The situation Alpine’s in is it only has the works team as a potential destination right now. And while one driver is very close to retiring (Alonso) and the other is good but potentially not great (Ocon) – an argument for promoting the most promising Academy driver in the next year or two – it does have a line-up that it probably would like to continue with in 2022.
Also, the target Alpine has is to overhaul its midfield rivals and a rookie driver would give it a potential weakness up against line-ups like Leclerc/Carlos Sainz and Ricciardo/Norris. If Ocon isn’t convincing this year, then signing someone like Pierre Gasly would probably be more appealing than giving an Academy driver their debut.
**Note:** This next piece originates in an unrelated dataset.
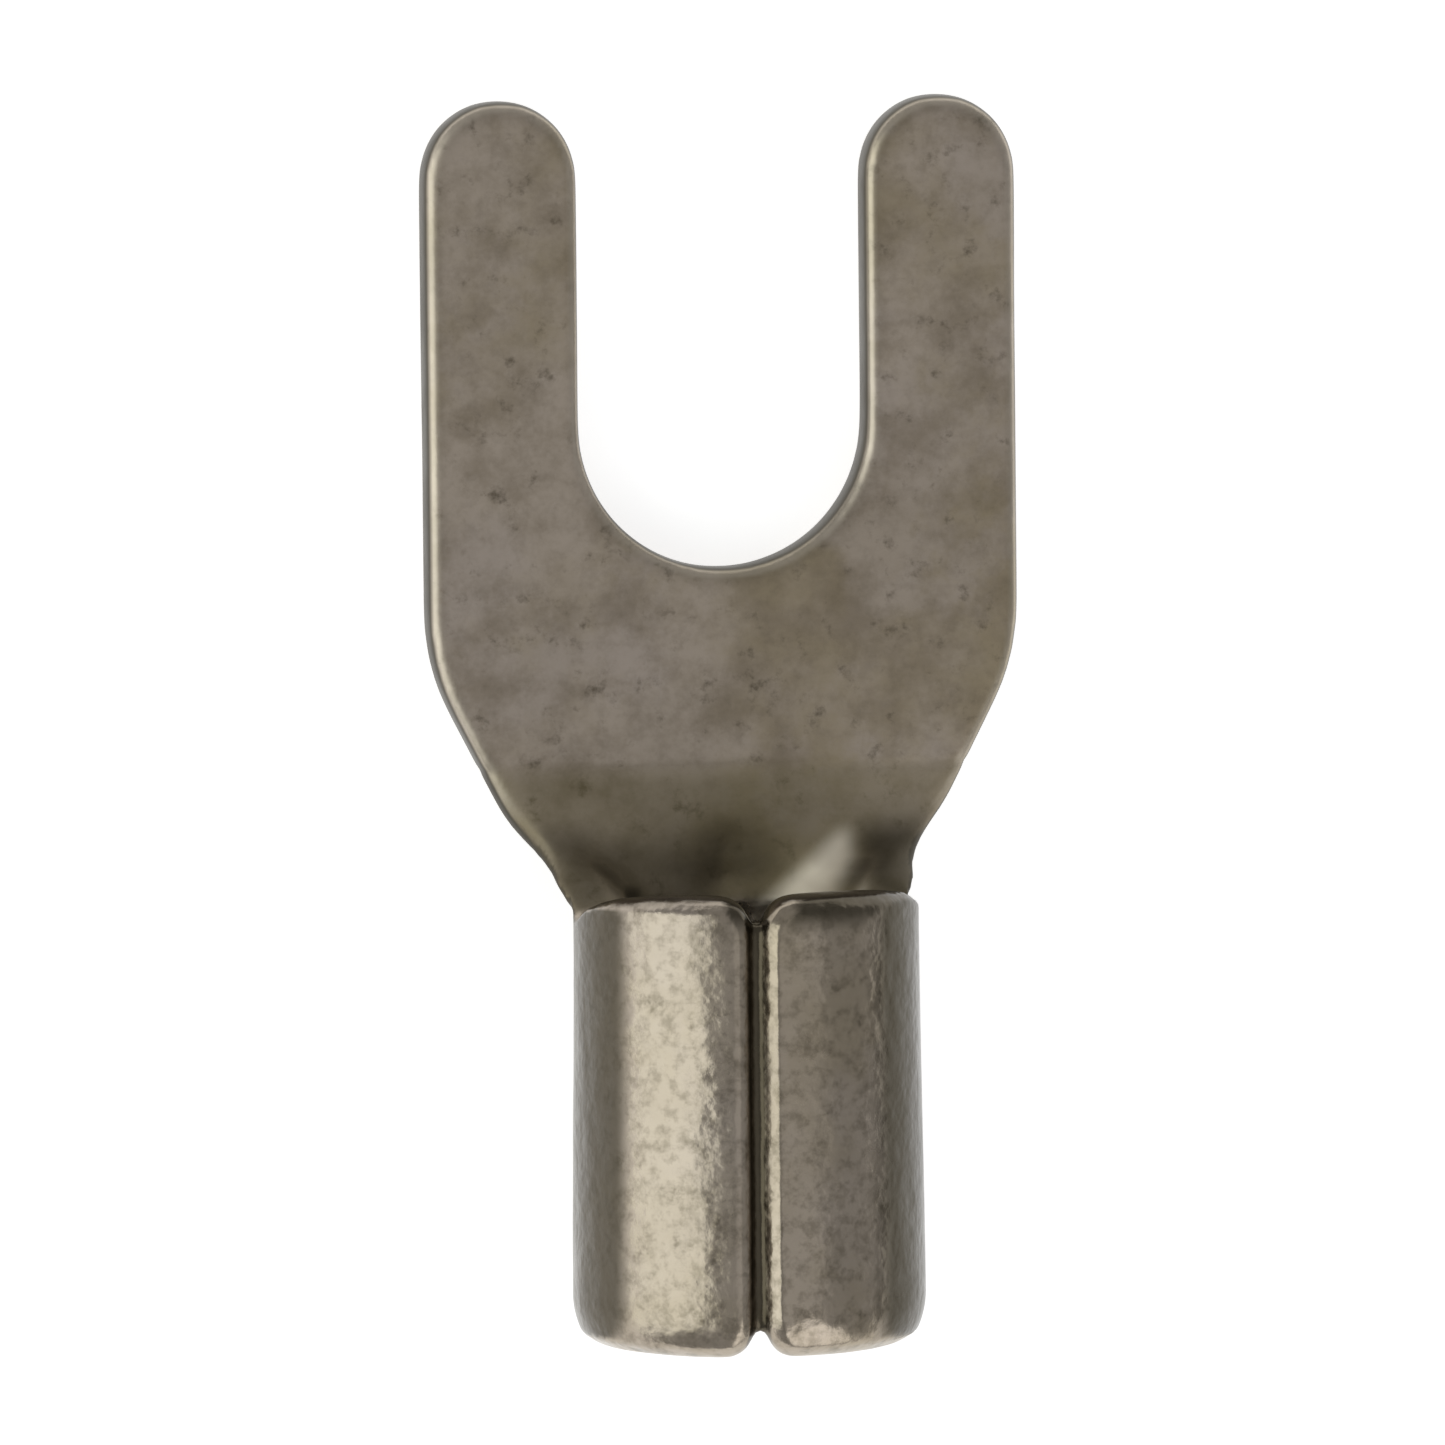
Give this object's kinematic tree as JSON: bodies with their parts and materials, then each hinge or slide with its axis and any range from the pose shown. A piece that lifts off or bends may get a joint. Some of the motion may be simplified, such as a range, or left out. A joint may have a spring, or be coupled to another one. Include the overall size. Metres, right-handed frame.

And finally, is there time to wait? That depends on how long you believe Alpine’s team will really be in F1 for and what pressure it is under. With Renault board expectations to satisfy, the risk of picking a junior seems too high.
In MotoGP, with Suzuki, Brivio saw different opportunities in a different environment, took the chance and reaped the rewards.
Though there might be similarities on the surface, it’s difficult to see the same end results with Alpine in F1.